#### Written problem
Output every line below exactly.

#### Given material

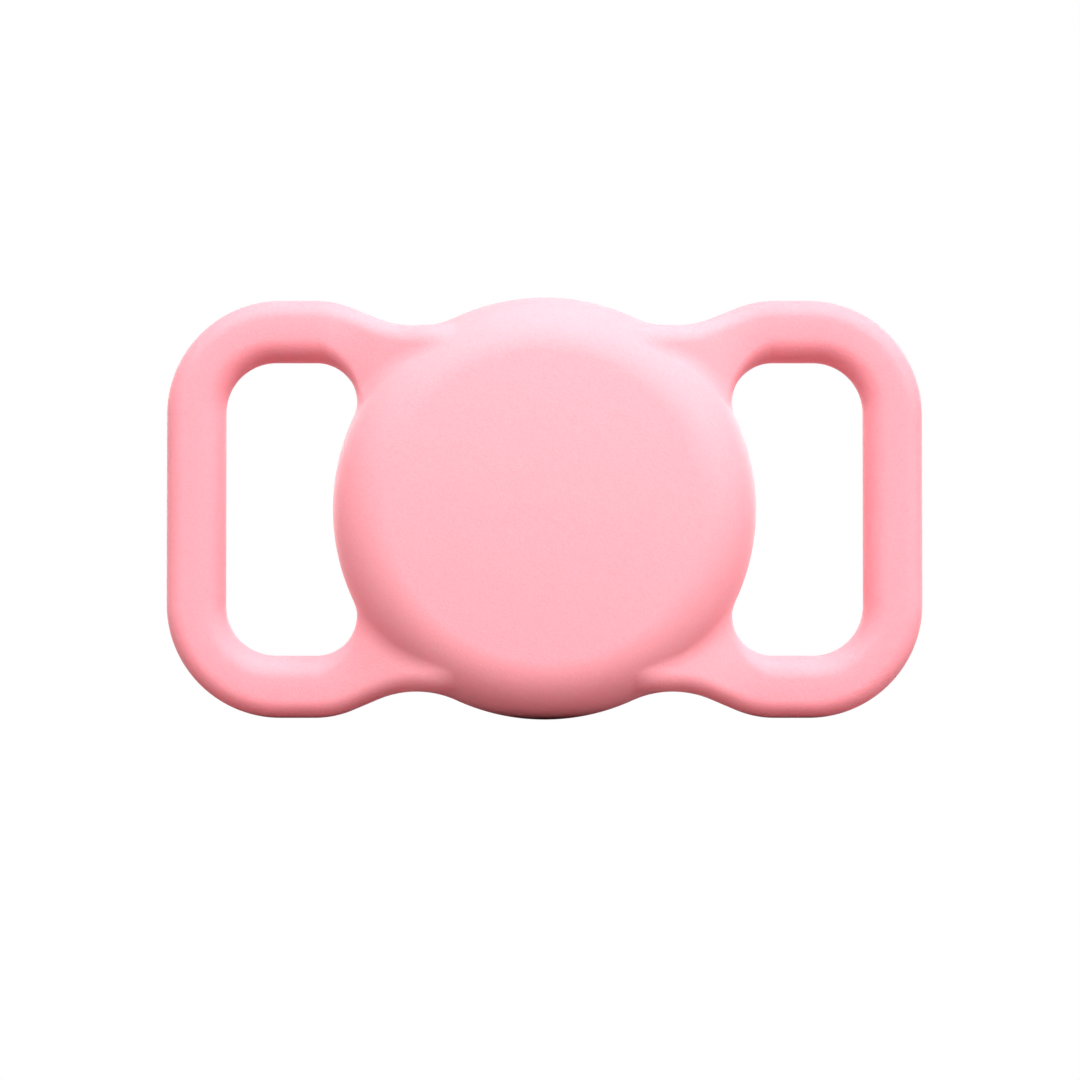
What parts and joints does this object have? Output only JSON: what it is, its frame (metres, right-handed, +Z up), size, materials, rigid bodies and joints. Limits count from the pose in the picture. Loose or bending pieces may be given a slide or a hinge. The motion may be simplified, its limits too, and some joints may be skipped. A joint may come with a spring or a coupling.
{
  "type": "tracker tag holder",
  "caption": "Soft slide-on holder that keeps a coin-shaped tracker tag in a round pod between two strap loops, with the tag and its twist-off battery cover inside.",
  "frame": {"origin": "middle of the underside, below the pod, with the holder standing upright", "axes": "+X along the strap, +Y towards the open back, +Z up across the strap"},
  "size_m": [0.065, 0.012, 0.0362],
  "materials": {
    "silicone_pink": "matte soft silicone with a fine grain",
    "white_plastic": "smooth glossy moulding",
    "black_plastic": "matte moulding",
    "seal_rubber": "soft matte",
    "cover_steel": "polished stainless steel",
    "cell_steel": "plain nickel-plated steel",
    "cathode": "matt pressed powder",
    "anode": "soft grey metal foil",
    "contact_gold": "gold-plated spring metal",
    "board_green": "solder mask",
    "chip_black": "moulded resin",
    "shield_tin": "tinned sheet",
    "foam_grey": "open foam",
    "speaker_steel": "plated steel",
    "magnet": "nickel-plated magnet",
    "copper": "copper"
  },
  "bodies": {
    "holder": {"holder_sleeve": "silicone_pink", "mouth_lip": "silicone_pink"},
    "tag": {"tag_shell": "white_plastic", "tag_carrier": "white_plastic", "cover_seal": "seal_rubber", "cell_can": "cell_steel", "cell_cathode": "cathode", "cell_anode": "anode", "cell_cap": "cell_steel", "cell_gasket": "black_plastic", "negative_contact": "contact_gold", "positive_contacts": "contact_gold", "circuit_board": "board_green", "radio_shield": "shield_tin", "board_chips": "chip_black", "clock_crystal": "shield_tin", "board_foam": "foam_grey", "speaker_yoke": "speaker_steel", "speaker_magnet": "magnet", "speaker_pole_plate": "speaker_steel", "voice_coil": "copper", "antenna_traces": "copper"},
    "cover": {"battery_cover": "cover_steel", "cover_bayonet_ring": "black_plastic"}
  },
  "joints": [
    {"name": "tag_slide", "type": "slide", "parent": "holder", "child": "tag", "axis": [0, 1, 0], "range_m": [0, 0.012], "deforming": ["mouth_lip"]},
    {"name": "cover_twist", "type": "hinge", "parent": "tag", "child": "cover", "pos_m": [0, 0.004, 0.0181], "axis": [0, 1, 0], "range_deg": [0, 26]}
  ]
}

#### Final answer
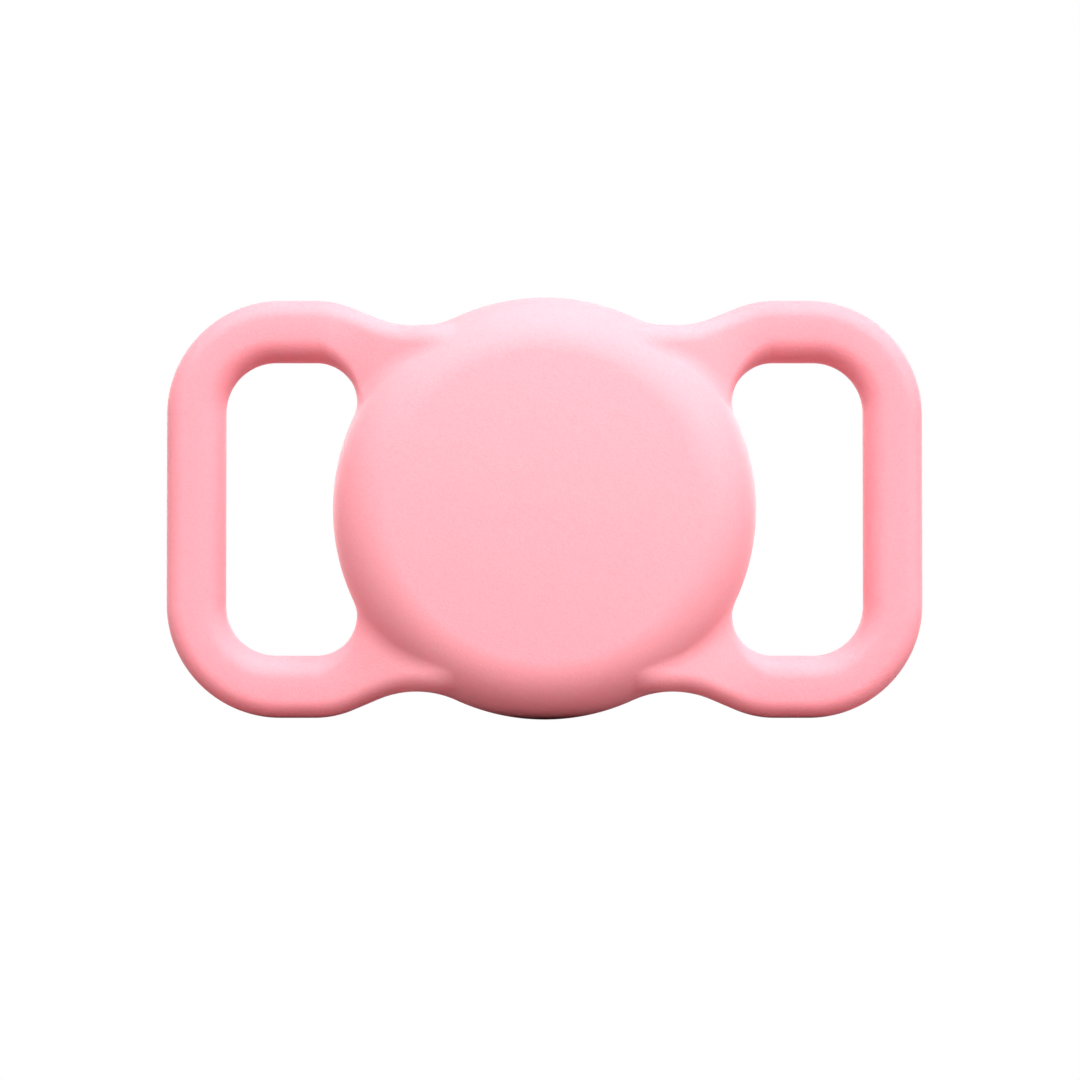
What parts and joints does this object have? Output only JSON: what it is, its frame (metres, right-handed, +Z up), size, materials, rigid bodies and joints. Limits count from the pose in the picture. Loose or bending pieces may be given a slide or a hinge. The motion may be simplified, its limits too, and some joints may be skipped. A joint may come with a spring or a coupling.
{
  "type": "tracker tag holder",
  "caption": "Soft slide-on holder that keeps a coin-shaped tracker tag in a round pod between two strap loops, with the tag and its twist-off battery cover inside.",
  "frame": {"origin": "middle of the underside, below the pod, with the holder standing upright", "axes": "+X along the strap, +Y towards the open back, +Z up across the strap"},
  "size_m": [0.065, 0.012, 0.0362],
  "materials": {
    "silicone_pink": "matte soft silicone with a fine grain",
    "white_plastic": "smooth glossy moulding",
    "black_plastic": "matte moulding",
    "seal_rubber": "soft matte",
    "cover_steel": "polished stainless steel",
    "cell_steel": "plain nickel-plated steel",
    "cathode": "matt pressed powder",
    "anode": "soft grey metal foil",
    "contact_gold": "gold-plated spring metal",
    "board_green": "solder mask",
    "chip_black": "moulded resin",
    "shield_tin": "tinned sheet",
    "foam_grey": "open foam",
    "speaker_steel": "plated steel",
    "magnet": "nickel-plated magnet",
    "copper": "copper"
  },
  "bodies": {
    "holder": {"holder_sleeve": "silicone_pink", "mouth_lip": "silicone_pink"},
    "tag": {"tag_shell": "white_plastic", "tag_carrier": "white_plastic", "cover_seal": "seal_rubber", "cell_can": "cell_steel", "cell_cathode": "cathode", "cell_anode": "anode", "cell_cap": "cell_steel", "cell_gasket": "black_plastic", "negative_contact": "contact_gold", "positive_contacts": "contact_gold", "circuit_board": "board_green", "radio_shield": "shield_tin", "board_chips": "chip_black", "clock_crystal": "shield_tin", "board_foam": "foam_grey", "speaker_yoke": "speaker_steel", "speaker_magnet": "magnet", "speaker_pole_plate": "speaker_steel", "voice_coil": "copper", "antenna_traces": "copper"},
    "cover": {"battery_cover": "cover_steel", "cover_bayonet_ring": "black_plastic"}
  },
  "joints": [
    {"name": "tag_slide", "type": "slide", "parent": "holder", "child": "tag", "axis": [0, 1, 0], "range_m": [0, 0.012], "deforming": ["mouth_lip"]},
    {"name": "cover_twist", "type": "hinge", "parent": "tag", "child": "cover", "pos_m": [0, 0.004, 0.0181], "axis": [0, 1, 0], "range_deg": [0, 26]}
  ]
}